The tweaks made to the provision by Senators Levin and McCain will likely not be sufficient to change the mind of the President, but Levin is satisfied with their accomplishments and its addressing of the problems presented by the president.

"Issues which have been raised I believe have been addressed," said Levin, who indicated that the Senate could consider the measure this week. He insisted that "there are all kinds of misconceptions" about the detainee provisions.

One concession made by the committee makes clear the intent that the legislation cause no disruption to current operations working to gather intelligence, maintain surveillance of suspects, or interrogate those already in custody believed to have valuable information relating to the war against al-Qaeda, the Taliban, and other affiliated organizations.

Unchanged in the all the cutting and compromising is the provision in the underlying bill that governs the transfer of prisoners from the facility at Guantanamo Bay to any site outside of the United States or its territories. There will be a one-year restriction on such movements, as opposed to the permanent restriction suggested by some.

The New York Times published a brief summary of some of the changes to the package by the committee.

Among the changes: a section affirming that the United States government can hold terrorism suspects without trial would delete a paragraph saying that it does not apply to citizens or lawful residents for their actions on domestic soil “except to the extent permitted by the Constitution of the United States.” Instead, it would be silent on whether or not such Americans can be held without trial.

The draft would also delete language imposing a potential limit on that detention authority: that the person must have been “captured in the course of hostilities.” The Defense Department had objected that such language might call into question whether it could detain Qaeda suspects who were captured far from the so-called “hot battlefield” of Afghanistan, and who were not accused of taking part in specific plots.

A section that would mandate military custody for noncitizen terrorism suspects is said to have been modified to add in that it does not apply to lawful residents, either, but that it does apply to people “captured in the course of hostilities.” The people describing the provision said it was ambiguous how that could be interpreted — including whether people “arrested” inside the United States would count.

The larger legislative package will now move to the floor of the Senate where fierce deliberations are likely to be rekindled. Beyond that obstacle lies the very real prospect that President Obama will remain reticent in his opposition to the detention issue.

A story in the Associated Press reports the following on the details of the legislation.

The overall bill totals $663 billion and would authorize spending for military personnel, weapons systems and the wars in Iraq and Afghanistan in the fiscal year that began Oct. 1. The committee had approved the bill in June but met behind closed doors Tuesday to cut about $21 billion to fulfill new budget requirements.

Before the final vote was taken, several Democrats on the Committee, including Senators Feinstein (D-Calif.), Leahy (D-Vt.), and Udall (D-Colo.), worked to scuttle the controversial provision, but were ultimately unsuccessful.

Udall expressed concern that the pragmatic effect of the arrangement regarding detainees will threaten the security of the United States and its citizens.

"I do not believe that the consequences of the provisions have been adequately considered, and it should be noted that the Department of Defense strongly objects to their inclusion," he said.

Defense Secretary Leon Panetta echoed Senator Udall’s reservations in a brief letter sent to Senator Levin.
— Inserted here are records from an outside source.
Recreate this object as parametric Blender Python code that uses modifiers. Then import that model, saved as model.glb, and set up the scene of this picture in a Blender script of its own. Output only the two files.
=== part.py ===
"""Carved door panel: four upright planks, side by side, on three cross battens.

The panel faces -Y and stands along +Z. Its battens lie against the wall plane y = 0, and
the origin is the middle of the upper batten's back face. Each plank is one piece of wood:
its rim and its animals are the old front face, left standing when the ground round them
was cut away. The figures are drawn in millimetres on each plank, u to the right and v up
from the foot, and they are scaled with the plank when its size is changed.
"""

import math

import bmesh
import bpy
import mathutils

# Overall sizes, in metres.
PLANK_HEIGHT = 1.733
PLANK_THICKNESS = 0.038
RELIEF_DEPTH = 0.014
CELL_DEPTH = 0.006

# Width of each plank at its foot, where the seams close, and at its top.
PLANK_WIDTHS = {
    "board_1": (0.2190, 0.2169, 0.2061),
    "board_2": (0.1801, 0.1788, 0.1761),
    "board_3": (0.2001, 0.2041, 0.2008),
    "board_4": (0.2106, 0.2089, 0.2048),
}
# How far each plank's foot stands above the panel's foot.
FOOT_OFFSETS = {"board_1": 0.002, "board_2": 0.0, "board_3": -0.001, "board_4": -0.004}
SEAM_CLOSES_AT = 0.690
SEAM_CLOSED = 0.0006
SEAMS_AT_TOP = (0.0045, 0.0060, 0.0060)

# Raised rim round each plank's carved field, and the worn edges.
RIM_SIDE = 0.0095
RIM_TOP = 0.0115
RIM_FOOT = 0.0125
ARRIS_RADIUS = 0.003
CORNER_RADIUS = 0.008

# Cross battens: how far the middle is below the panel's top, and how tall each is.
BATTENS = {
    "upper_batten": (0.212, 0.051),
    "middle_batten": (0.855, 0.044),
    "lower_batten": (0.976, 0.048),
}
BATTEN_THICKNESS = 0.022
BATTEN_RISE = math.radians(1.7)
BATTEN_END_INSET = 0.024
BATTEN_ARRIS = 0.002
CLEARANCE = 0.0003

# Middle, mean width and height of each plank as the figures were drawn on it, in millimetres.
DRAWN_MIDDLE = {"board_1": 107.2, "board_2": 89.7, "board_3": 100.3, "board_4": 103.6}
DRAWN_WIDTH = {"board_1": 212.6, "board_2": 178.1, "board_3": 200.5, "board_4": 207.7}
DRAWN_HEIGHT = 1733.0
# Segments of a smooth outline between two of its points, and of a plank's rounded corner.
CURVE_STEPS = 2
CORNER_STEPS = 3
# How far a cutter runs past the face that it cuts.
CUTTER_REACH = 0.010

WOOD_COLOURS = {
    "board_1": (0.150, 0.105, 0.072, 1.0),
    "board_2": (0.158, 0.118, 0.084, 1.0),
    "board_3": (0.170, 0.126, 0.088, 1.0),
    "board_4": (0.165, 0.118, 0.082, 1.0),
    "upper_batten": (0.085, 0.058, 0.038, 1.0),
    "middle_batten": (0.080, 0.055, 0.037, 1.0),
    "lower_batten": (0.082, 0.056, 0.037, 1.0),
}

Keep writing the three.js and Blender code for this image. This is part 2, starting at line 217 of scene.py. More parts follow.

In the letter, Panetta expressed “concerns” with the version of the Act, particularly the language dealing with handling of detainees.

Panetta cites Section 1032 of the Act, claiming that the requirement that certain individuals be held by the military “restrains the Executive Branch’s options to utilize, in a swift and flexible fashion, all the counterterrorism tools that are now legally available.”

The precise definition of what constitutes a tool that is “legally available” to the Executive Branch in prosecuting the current foreign conflicts is the subject of an amendment to the Defense Authorization Act authored by Senator Rand Paul (R-Ky.). In a press release accompanying his announcement, Senator Paul’s office wrote:

On several occasions this year, Congress has been ignored or remained silent while the President committed our forces to combat. It is my intention to urge Congress to reclaim its constitutional authority over the decision to go to war, or to end a war - it is one of the body's most important powers. It is right that we wrest it back from a President who has shown he cannot be trusted to obey the Constitution or powers prescribed to Congress in it.

At the heart of Senator Paul’s persuasive argument is the irrefutable fact that the Constitution empowers the legislative branch with the sole power to declare war, making no such enumeration to the president.

If approved, Senator Paul’s amendment would effectively and immediately end the war in Iraq. Paul concluded his introductory remarks saying:  "Americans should celebrate the safe return of our soldiers, thank those who served, and mourn those we lost.  We should honor them by committing to a return to a more rational and constitutional foreign policy."